» What you will do:
Repeat word for word the opening stretch of the entries, from the first line through the line containing "wasm.setup();".

(Collected data entries)
^^^^^^^^^^^^^^^^
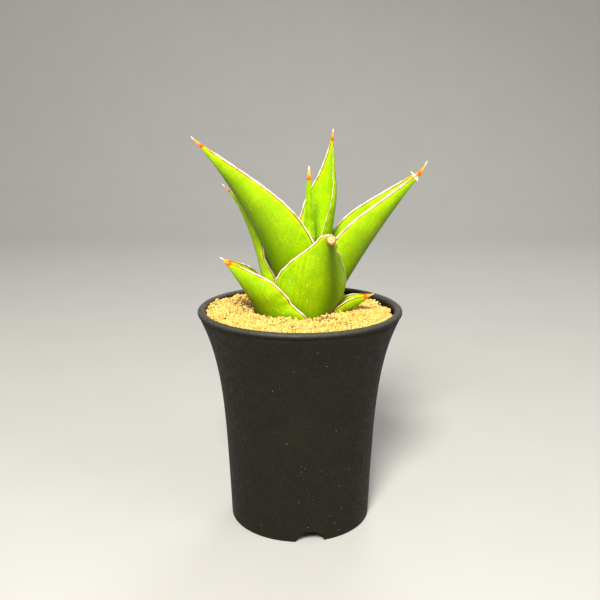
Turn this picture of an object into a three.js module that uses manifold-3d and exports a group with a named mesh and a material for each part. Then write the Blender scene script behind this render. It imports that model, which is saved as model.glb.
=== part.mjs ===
// A potted snake plant: eight channelled leaves on a short rhizome, in a flared plastic pot.
// Millimetres, +Z up. The object stands on Z = 0 and is centred on the middle of its footprint.
import * as THREE from "three";
import { mergeVertices } from "three/addons/utils/BufferGeometryUtils.js";
import Module from "manifold-3d";

const wasm = await Module();
wasm.setup();

// ---- Pot ----
const FOOT_RADIUS = 36.85;
const WALL_TAPER = 0.042; // radius gained per millimetre of height, before the flare
const FLARE_HEIGHT = 108; // height at which FLARE_GAIN is reached
const FLARE_GAIN = 9.3;
const FLARE_POWER = 4.6;
const WALL = 1.8;
const LIP = { radius: 50.45, height: 111.9, halfWidth: 2.05, halfHeight: 1.75 };
const RECESS = { height: 6.3, radius: 33.6 }; // hollow inside the foot ring
const FLOOR_THICKNESS = 2;
const NOTCH = { radius: 7.6, sink: 1.8, count: 3, firstAngle: -82 }; // drain notches in the foot ring
const DRAIN = { centreRadius: 6.5, radius: 3.6, ringRadius: 20, count: 6 };
const POT_SEGMENTS = 48;

// ---- Fillings ----
const GAP = 0.3; // clearance between touching pieces
const LEAF_HOLLOW = 0.7; // growth of a leaf for the hollow it stands in
const MIX_TOP = 103.5;
const DRESSING = { height: 110.6, slopeX: -0.02, ripple: 0.35, rippleX: 9, rippleY: 11 };

// ---- Plant ----
const CROWN = new THREE.Vector3(5, 5, 0); // the leaves gather round this vertical line
const SECTION_HEIGHT = 108; // height of every keel where its leaf starts to show
const HEEL_HEIGHT = 98.4; // the leaves end here, on the rhizome
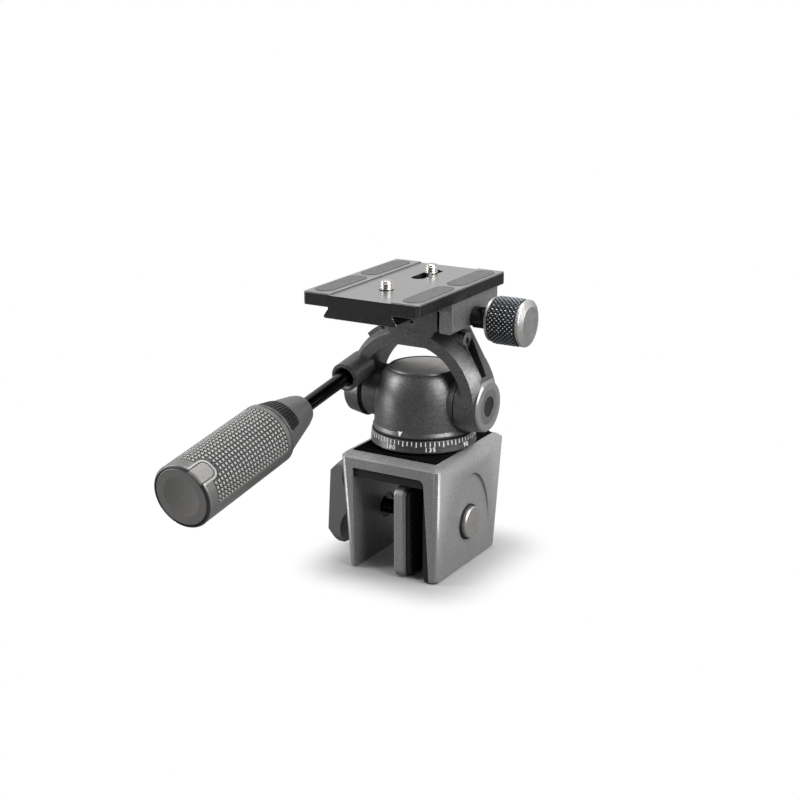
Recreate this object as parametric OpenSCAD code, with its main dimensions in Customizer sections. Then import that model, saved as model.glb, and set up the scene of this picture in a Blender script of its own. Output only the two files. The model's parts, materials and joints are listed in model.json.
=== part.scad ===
// Two-way pan head on a window clamp.
// The origin lies on the pan axis, on the underside of the bridge liner, where the window glass meets it.
// +X is the side of the quick-release knob, -Y is the user's side, where the handle points.

/* [Window clamp] */
// Width of the clamp body at its shoulder
clamp_w = 54; // [50:0.5:62]
// Depth of the clamp body at its shoulder
clamp_d = 67; // [62:0.5:80]
// Draft of each flank over the height of the legs
clamp_draft = 2.6; // [1:0.1:3.5]
// Length of the legs below the glass seat
leg_drop = 48; // [40:0.5:60]
// Width of the channel between the legs at the bridge
channel_w = 38.9; // [36:0.1:41]
// Offset of the channel's middle from the pan axis
channel_x = -0.75; // [-1.5:0.05:0]
// Thickness of the bridge from the channel's ceiling to the shoulder
bridge_t = 4.9; // [4.5:0.1:9]
// Rise of the shoulder to the land round the top pad
shoulder_rise = 2.3; // [1.8:0.1:4]
// Thickness of the bridge liner
liner_t = 4.7; // [3:0.1:7]
// Width of the top pad
pad_w = 45.3; // [42:0.1:47]
// Depth of the top pad
pad_d = 56.9; // [54:0.1:58]
// Thickness of the top pad
pad_t = 2.2; // [1.8:0.1:3]
// Height of the top pad above the land
pad_proud = 0.8; // [0.4:0.1:1.2]
// Pitch of the ribs on the top pad
pad_pitch = 2; // [1.6:0.1:3]

/* [Window jaw] */
// Height of the spindle axis above the glass seat
spindle_z = -25; // [-28:0.5:-22]
// Radius of the spindle
spindle_r = 4; // [3:0.1:4.5]
// Thickness of the jaw plate
jaw_t = 6.3; // [5:0.1:8]
// Length of the jaw plate along the glass
jaw_l = 62; // [50:0.5:66]
// Height of the jaw plate
jaw_h = 45.2; // [34:0.1:45.4]
// Clear gap between the two rubber faces as stored
glass_gap = 7.4; // [3:0.1:10]
// Thickness of the jaw's rubber pad
jaw_pad_t = 2; // [1.5:0.1:3]
// Thickness of the fixed pad at its top edge
fixed_pad_t = 2.1; // [1.5:0.1:4]
// Height of the wing knob from tip to tip
wing_h = 43.5; // [34:0.5:44]
// Thickness of the wing knob's bar
wing_t = 20; // [14:0.5:24]
// Length of the wing knob along the spindle
wing_l = 10; // [8:0.1:16]
// Radius of the round plug in the outer leg
plug_r = 7.8; // [6:0.1:8.5]

/* [Head] */
// Radius of the graduated ring at its foot
ring_r = 25.7; // [25:0.1:28]
// Height of the graduated ring
ring_h = 6; // [4:0.1:8]
// Radius of the head body at its foot
body_r = 24.6; // [24:0.1:25]
// Height of the head body above its foot
body_h = 29.8; // [28:0.1:32]
// Radius of the head body's top rim
rim_r = 17.2; // [17:0.1:18.5]
// Height of the tilt axis above the top pad
axle_h = 22; // [21:0.1:24]
// Radius of the pan post
post_r = 5; // [4:0.1:6]
// Radius of the tilt axles
axle_r = 4; // [3:0.1:4.5]

/* [Yoke] */
// Offset of the yoke's middle from the pan axis
yoke_x = -1; // [-1.5:0.1:0]
// Radius inside the arch
arch_ri = 28.7; // [28.5:0.1:30]
// Radius outside the arch
arch_ro = 37.7; // [36.5:0.1:40]
// Width of the arch along Y
arch_w = 24; // [22:0.5:28]
// Height of the arch's seat for the quick-release base above the tilt axis
seat_h = 39.3; // [39:0.1:44]
// Outer face of the right boss from the pan axis
boss_x = 35.3; // [34:0.1:37]
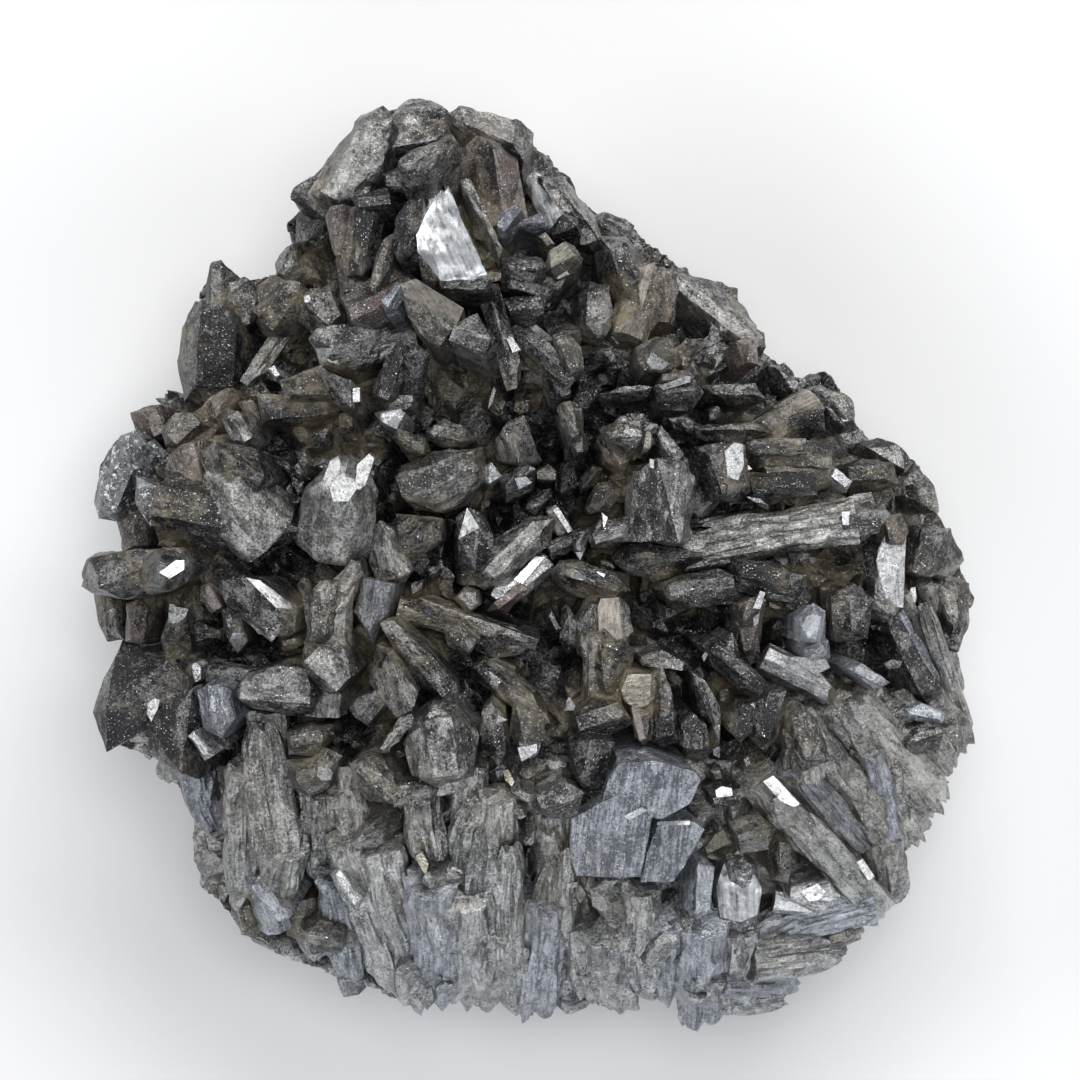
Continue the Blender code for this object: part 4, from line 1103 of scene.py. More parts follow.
        0.5: 355 762 4.4, 385 755 5, 402 775 4.6, 398 800 4, 368 796 4;
        0.6: 395 785 4.4, 425 775 5, 440 785 4.6, 430 800 4.2, 398 802 4;
        0.7: 540 790 5, 562 778 5.4, 580 790 5, 575 812 4.4, 550 815 4.4, 540 805 4.4;
        0.4: 785 715 5, 800 705 5.4, 815 725 5.2, 825 755 4.6, 800 765 4.4, 778 740 4.6;
        0.6: 600 560 3, 615 566 3, 612 572 2.8, 600 568 2.6;
        0.4: 895 735 3.6, 925 720 4, 942 728 3.4, 935 750 2.8, 910 755 2.8;
        0.4: 300 925 2, 320 920 2.8, 345 925 2.6, 340 950 1.4, 312 952 1;
        0.5: 235 908 1, 250 903 1.8, 262 920 1.6, 255 938 0.8, 240 936 0.5;
    """,
    "brown_tarnish": """
        0.3: 460 160 5, 478 142 6, 500 150 6.2, 516 172 5.8, 513 212 6, 498 240 5, 486 236 4.6,
            466 200 4.6;
        0.3: 328 218 4, 345 208 5, 360 212 6.2, 358 262 6, 347 268 5, 332 240 4.4;
        0.4: 342 282 4, 372 278 4.4, 378 295 4, 360 305 3.6, 346 298 3.6;
        0.3: 345 300 4, 370 300 4.5, 400 280 4.5, 410 292 4.2, 400 315 4, 375 328 3.6,
            352 322 3.6;
        0.5: 656 275 4.4, 672 270 4.6, 678 290 4.4, 672 325 3.8, 660 330 3.6, 655 305 4.2;
        0.9: 736 343 4, 754 340 4.2, 756 365 3.6, 740 366 3.6;
        0.5: 600 432 3.6, 615 442 4, 630 455 3.8, 622 475 3, 605 462 2.8;
        0.4: 130 413 2, 158 405 3, 165 425 3.5, 160 442 2.5, 138 440 2;
        0.4: 172 460 4, 185 448 4.6, 205 442 4.6, 214 478 4.8, 208 502 4, 185 500 3.4;
        0.4: 128 605 3, 140 600 3.8, 158 598 3.5, 157 640 3, 138 643 3.4, 126 640 2.5;
        0.9: 203 586 3, 212 583 3.4, 222 597 3.6, 226 608 2.8, 214 612 2.8, 203 600 2.6;
        0.4: 160 545 2, 172 520 3, 186 508 3.2, 200 530 3, 185 548 2;
        0.2: 115 518 1, 138 508 2, 150 525 2.5, 145 548 2, 122 550 1;
        0.9: 489 610 3.6, 500 595 4.4, 520 583 4.6, 527 590 4.2, 508 612 3.4;
        0.8: 632 705 4.6, 648 712 4.8, 650 735 4, 642 741 3.6, 634 728 3.8;
        0.9: 503 686 4.4, 510 684 4.8, 530 700 4.6, 524 708 4, 508 700 4;
        0.4: 882 518 4.2, 898 515 4.6, 906 530 4.2, 902 545 3.6, 882 542 3.6;
        0.5: 736 605 4.4, 748 598 5, 756 602 5, 752 622 4.4, 738 622 4;
        0.2: 735 624 4, 755 622 4.4, 756 650 3.4, 745 656 3.2, 736 645 3.4;
        0.5: 222 800 1.6, 238 745 2.8, 248 762 3, 250 825 2, 225 832 1.2;
        0.5: 283 918 2, 298 913 2.8, 308 925 2.6, 300 940 1.8, 286 936 1.6;
    """,
    "warm_bright_facet": """
        0.4 258 262 dull: 258 285 3, 272 275 3.6, 285 280 3.6, 278 295 4, 262 310 3.6,
            252 300 3.4;
        0.4: 296 262 3.4, 306 252 3.6, 318 258 4, 330 285 4, 322 292 3.6, 308 282 3.4,
            298 275 3.2;
        0.6: 377 262 4, 384 245 4.4, 396 238 4.4, 398 252 4.2, 390 272 4.4, 380 300 4,
            372 290 3.8;
        0.7: 310 195 2, 318 182 3, 328 182 3.6, 330 198 3.4, 318 202 3;
        0.6 440 306 dull: 402 288 5.6, 418 283 6.6, 465 312 6.6, 458 328 6, 440 350 4, 425 340 4,
            410 320 4.2, 407 300 5.8;
        0.3 218 404 dull: 200 411 3.6, 212 398 4.8, 228 389 5, 236 389 4.8, 238 396 4.4,
            218 418 4.4, 205 419 4, 222 432 2.6, 204 434 2.4, 234 404 3.2;
        0.3 560 258 gold: 546 266 5, 550 254 5.8, 565 245 6, 574 249 5.6, 574 259 5.4,
            551 271 5.2, 582 262 3.8, 576 275 3.6, 556 285 3.4, 545 276 3.6;
        0.3 643 288 dull: 625 285 5, 637 270 6, 654 264 6, 662 285 5, 655 305 5, 640 316 5.6,
            630 305 5.4, 610 325 3.6, 640 340 3.4, 662 318 3.6;
        0.7: 538 240 5, 545 236 5.4, 554 247 5, 546 252 4.6;
        0.5: 636 350 3.4, 655 340 4, 671 343 3.8, 672 368 3.4, 660 373 3.8, 648 372 3.6,
            640 365 3;
        0.7: 662 376 3.6, 685 372 3.8, 692 380 3.6, 660 385 3.6;
        0.5: 553 338 3.4, 566 335 4, 580 350 3.8, 582 370 3.2, 570 376 3, 560 360 3.4;
        0.6: 636 435 4, 648 430 4.2, 652 445 3.8, 640 455 3.6;
        0.6: 534 470 3.6, 548 465 4, 556 472 3.8, 545 484 3.4;
        0.6 796 408 dull: 772 408 4, 800 390 4.8, 808 392 4.8, 818 402 4.8, 820 410 4.6,
            792 428 4.2, 780 420 4.4, 812 425 3;
        0.5 633 690 gold: 620 688 5.4, 627 672 6, 650 672 6, 658 690 5, 648 702 5.2, 636 706 5,
            624 700 5;
        0.9 500 672 silver: 482 662 5, 495 661 5.6, 515 672 5.6, 504 684 5.2, 498 682 5;
        0.5: 515 700 3.6, 540 712 4, 545 735 3.6, 520 745 3.4, 510 730 3.4;
        0.5: 790 962 1.6, 805 955 2, 803 970 1, 790 974 0.8;
        0.6: 820 938 2, 850 926 2.6, 862 932 1.8, 838 950 1.2;
    """,
    "blue_grey_cleavage": """
        0.2: 500 218 6, 516 210 6, 524 222 5, 515 236 4.4, 497 238 4.6;
        0.1: 508 226 5, 540 218 5, 547 230 4.4, 535 236 4, 512 236 4;
        0.4: 384 303 4.8, 399 285 5, 408 291 4.8, 400 312 4.4, 388 315 4.4;
        0.1: 365 580 4, 395 585 4.4, 390 610 3.8, 375 640 3, 358 610 3.6;
        0.5: 247 880 2, 262 877 2.8, 290 915 2.6, 275 918 2, 268 912 1.6;
        0.7: 418 903 3, 432 895 3.5, 449 930 3.2, 445 957 2.6, 434 950 2.4;
        0.4: 520 741 5.4, 540 740 5.4, 538 750 5, 522 758 4.6;
        0.5: 802 640 5, 824 640 5, 826 655 4.2, 812 668 4, 800 655 4.2;
        0.9: 796 640 5.6, 797 618 5.8, 810 607 6, 820 615 5.8, 816 641 5.6;
        0.5: 845 668 4, 858 662 4.6, 884 680 4.2, 866 686 3.6;
        0.6: 905 708 4, 920 703 4.6, 942 712 4.2, 938 722 3.6, 908 718 3.6;
        0.6: 683 863 4.2, 700 858 5, 712 866 4.8, 708 905 4, 696 915 3.6, 684 905 3.8;
        0.2: 203 690 4, 218 680 4.6, 234 690 4.6, 238 715 4, 226 735 3.4, 208 725 3.6;
    """,
    "bright_cleavage": """
        0.9 all: 438 200 7, 452 198 7.4, 470 240 7.4, 488 278 6.4, 478 283 6, 442 284 6,
            436 262 6.6, 420 256 5.4, 419 240 5.6, 428 220 6.2;
        0.9 all: 533 186 6, 541 188 6.4, 563 219 6, 550 234 5.4, 546 228 5.4, 532 205 5.6;
        0.4: 267 370 4, 276 366 4.6, 282 376 4.6, 277 382 4;
        0.4: 378 415 4.4, 400 408 5, 406 415 4.8, 398 430 4.6, 384 425 4;
        0.3: 480 470 3.8, 492 464 4.4, 500 476 4.2, 490 486 3.6, 484 482 3.6;
        0.2: 832 410 4.4, 840 406 4.8, 848 418 4.6, 840 427 4.2;
        0.2: 825 478 4.2, 833 470 4.8, 848 482 4.6, 842 492 4;
        0.4: 672 530 4.4, 684 524 4.8, 690 532 4.6, 680 543 4, 672 538 4;
        0.3: 192 735 4.4, 198 730 4.8, 216 752 4.2, 208 758 3.8;
        0.3: 188 663 4.2, 202 666 4.6, 203 680 4.2, 194 684 3.8;
        0.2: 332 870 3, 342 866 3.8, 364 894 3.6, 358 908 2.8, 345 897 2.8;
        0.3: 785 885 4, 825 880 4.4, 838 895 4, 820 912 3.4, 790 900 3.4;
    """,
    "speckled_crust": """
        0.6: 138 478 3, 158 488 3.5, 160 510 3, 158 525 2.5, 148 520 2, 136 500 2.5;
        0.6: 93 500 1.4, 100 465 2.6, 118 438 3, 136 430 3.4, 150 442 3.4, 140 490 3.4, 118 518 2,
            98 515 1.2;
        0.9 all: 722 862 5, 738 846 5.6, 745 858 5.6, 760 885 5, 756 912 4.4, 740 920 4,
            720 915 4, 715 885 4.6;
    """,
}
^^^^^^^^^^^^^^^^
» Expected answer:
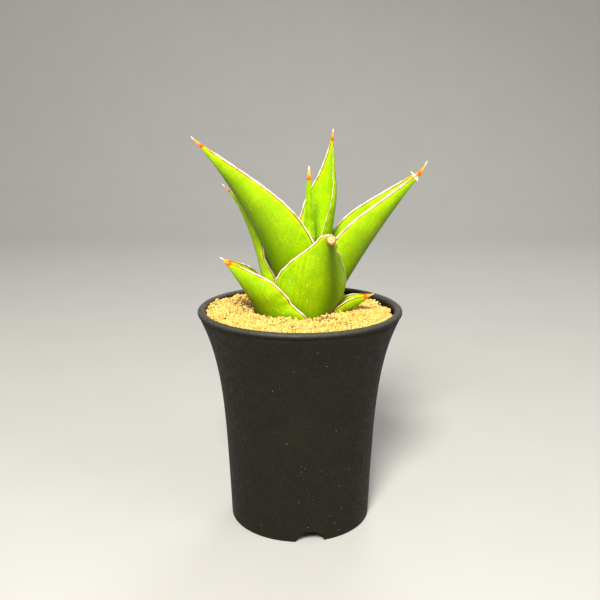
Turn this picture of an object into a three.js module that uses manifold-3d and exports a group with a named mesh and a material for each part. Then write the Blender scene script behind this render. It imports that model, which is saved as model.glb.
=== part.mjs ===
// A potted snake plant: eight channelled leaves on a short rhizome, in a flared plastic pot.
// Millimetres, +Z up. The object stands on Z = 0 and is centred on the middle of its footprint.
import * as THREE from "three";
import { mergeVertices } from "three/addons/utils/BufferGeometryUtils.js";
import Module from "manifold-3d";

const wasm = await Module();
wasm.setup();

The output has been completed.